Yesterday I had a great workout! I ran sprints for 20 minutes before a spin class, then did the spin class, then ran for another 20 minutes, then swam a bit (not long cuz I started shivering so bad, I had to get out) I probably burned at least 1200 calories based on this handy calculator my friend gave me. http://primusweb.com/fitnesspartner/jumpsite/calculat.htm Even with the calculator it is still a rough estimate. While I was on the treadmill for 40 minutes total…I was only actually RUNNING for 20 minutes of that time because of how I do the sprints. However, it could still be more because my heart rate was still up even during my rest periods.
I came home really hungry and at my planned dinner. An hour later I was hungry as though I had not eaten yet. This was interesting to me as I am a girl who got to where I am today because I would eat regardless of hunger and most of the time, never let myself get to a point of actually feeling hungry. I ate because food was there, because it was “time to eat”, to avoid emotions, as a distraction, to celebrate something good…and even now when I am focusing on weight loss…for fuel, eating every couple hours because I know it is good to do that. Feeling this hungry is somewhat new and puzzling.

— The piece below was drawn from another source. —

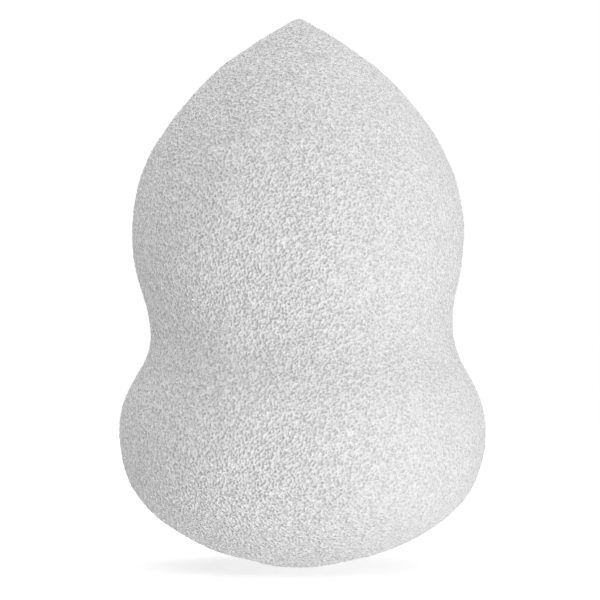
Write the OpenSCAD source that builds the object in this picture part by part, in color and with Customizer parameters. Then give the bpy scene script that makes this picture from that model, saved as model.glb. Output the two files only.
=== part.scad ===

All of this prompted a conversation I was having with a friend about how many calories I am eating a day. I have to say that this friend of mine is no dummy. And when he speaks, I generally listen. When he gives his advise or opinion I can rest assured that if I asked he could probably give me at least 3 valid sources for why he thinks the way he does as he has researched whatever “it” is to the nth degree. And while he is no Dr. or nutritionist or personal trainer of any kind, I know he has done lots of research on fitness and health as he reaches for his own goals. All this to say, I trust him when he says, “Kim, I think you are in a prolonged calorie deficit and may be causing more harm than good.”
We did some calculations with some online calculators. We talked at length about my exercise levels and food intake levels, even gave him my food log. Talked about body temperature and my ability to maintain a good temperature. All sorts of things were discussed for several hours. And after all of it, we came to the conclusion that despite all my hard work, I probably have not been eating enough to maintain regular body functions and support my exercise levels without my body feeling like it is going into a starvation mode. I should be more at like 1700-1800 calories a day.
While this is good to learn and know as I learn about my body and nutrition and exercise and the whole shabang, it is quite discouraging. It also explains why the results don’t seem to be showing on the scale. So I have asked a friend who is a nutritionist to meet with me, to see if she would be willing to help me figure this piece out.
The fear in all of this for me is this. I have spent my whole life focused on food. Finally I have come to a point where food is not my primary focus or my source of comfort. Instead exercise and health is. And at least for now, I have to put the focus back on the food to make sure that I do not do more harm than good and so that I can reach my ultimate goal. I just want balance and I want to be healthy.